Then Sharon and Val get into to it too!

I climbed up on the outside of the radar arch (targa) to get a decent photo of everyone in the water… the autofocus hit the dinghy lift lines instead, oh well.

Soap & Shampoo!  A classy cruiser bath in freshwater Gatun Lake!  You don’t do that everyday on a cruising boat.  The freshwater lake part I mean, not the bath.  he he he 🙂

Lara and Val – slick & soapy!

Passing the Miraflores Lock building – a cool sight, and an historic site!

One ship behind (coincidentally called the “Charles Martin”) and one next door in the eastern lock.  Ships everywhere!!!

25 feet straight down and through those enormous gates lies the ‘big pond’ of the Pacific.

Walk On seen from the top deck of the Discovery, the boat we were nested to on the way down.

She actually starts to look a bit small from here, doesn’t she?

– – – –

Yesterday Lara and I invested in Navigation for the Pacific:

– the Navionics Electronic charts for the Pacific (includes all the islands we want to visit, plus Hawaii and Japan – this chart should last us for some time now)

– two large scale South Pacific paper charts.   We plan to plot our 24 hour positions on the long passages and some day I’ll hang this on the wall in a room somewhere – probably in an office.  Good conversation piece.

– one comprehensive crusing guide called “Landfalls of Paradise”.  I think the name is pretty apt.  And the book is so much more info than we had before.

– – –

Today we’ll work on Yanmar maintenance: change oil & filter, two fuel filters (Racor and main), and – yes, finally – fight to get the impeller out.  Also we’ll likely meet up with Juliana, a friend from Rio currently living nearby in the city!  She’s offered to help us with major shopping trips with her car (even though she’s 6 months pregnant! way to go Ju!), and tonight we may even catch the Suns-Lakers game (DO OR DIE TIME BOYS!) from a regular house on a regular TV – not such a regular occurrence for us!

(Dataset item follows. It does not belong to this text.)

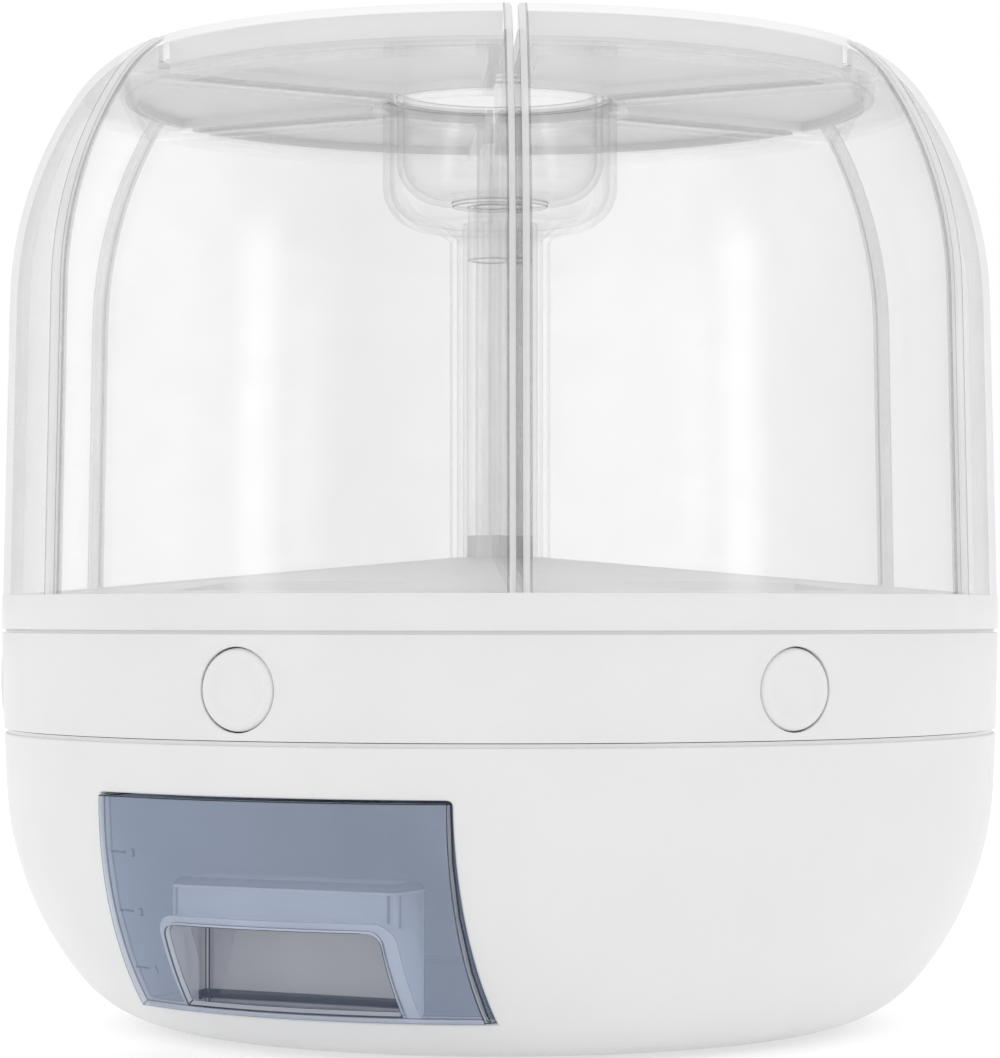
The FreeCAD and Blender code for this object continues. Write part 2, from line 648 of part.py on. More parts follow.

Tomorrow more work and prepping for Monday…. did I mention we’ll have a third on the way to the Galapagos?  More on Alex’s arrival and trip with us tomorrow.

ciao gang!


Panama Canal Transit Pics – Part 1

Hey gang – as it turns out I won’t have a bunch of time to be writing at length about the transit just yet, but thought I’d share a few photos. I think Fabio will be happy, as he’s one that suggested my posts are too long and wordy sometimes.  He’s probably right.  In this modern age, we want media, photos, video – stuff we can see, consume & digest rapidly.  Ok.  Here’s some pics, part 1.  🙂

This batch are from Michael and Sharon Graf, two of our linehandlers.  Michael and Sharon are also headed through the ditch next week, aboard their Bavaria 41 (I think) called “Larabeck”.  Sharon is from Laramie, Wyoming and Michael is from Lubeck, Germany.  Laramie + Lubeck = “Larabeck”.  Cool!  They were great crew and aside from providing so much help, they also provided these great pictures.  Thanks guys!  We’ll be looking forward to meeting up again in the Pacific!

Michael took this shot just before we cast off from Shelter Bay.  L to R that’s Sharon, me, Larissa and Valerie Wagoner, our fourth line handler.  Val is originally from Lille, France, but adopted Seattle and the US before leaving the states with husband Eric on “Pacific Mystic”.

the intrepid crew, ready to transit!  time to cast off!

As you leave the sweltering confines of the Shelter Bay Marina, you head out into the Bahai de Limon, the large bay at the north end of the Canal.  This area is behind the breakwaters that separate it from the open Caribbean/Atlantic.  Many ships anchor in this area while waiting to transit the Canal towards teh Pacific.  Our task was to motor over to a specific demarcated area called “The Flats”, where we contact the Cristobal Signal Station.  You advise them of your arrival and that you’re standing by to receive your Advisor.  The Advisor is mandatory for the crossing and his job is to orient the Skipper and linehandlers in all practical aspects of the transit – when to go into the lock, how to tie up and where, etc.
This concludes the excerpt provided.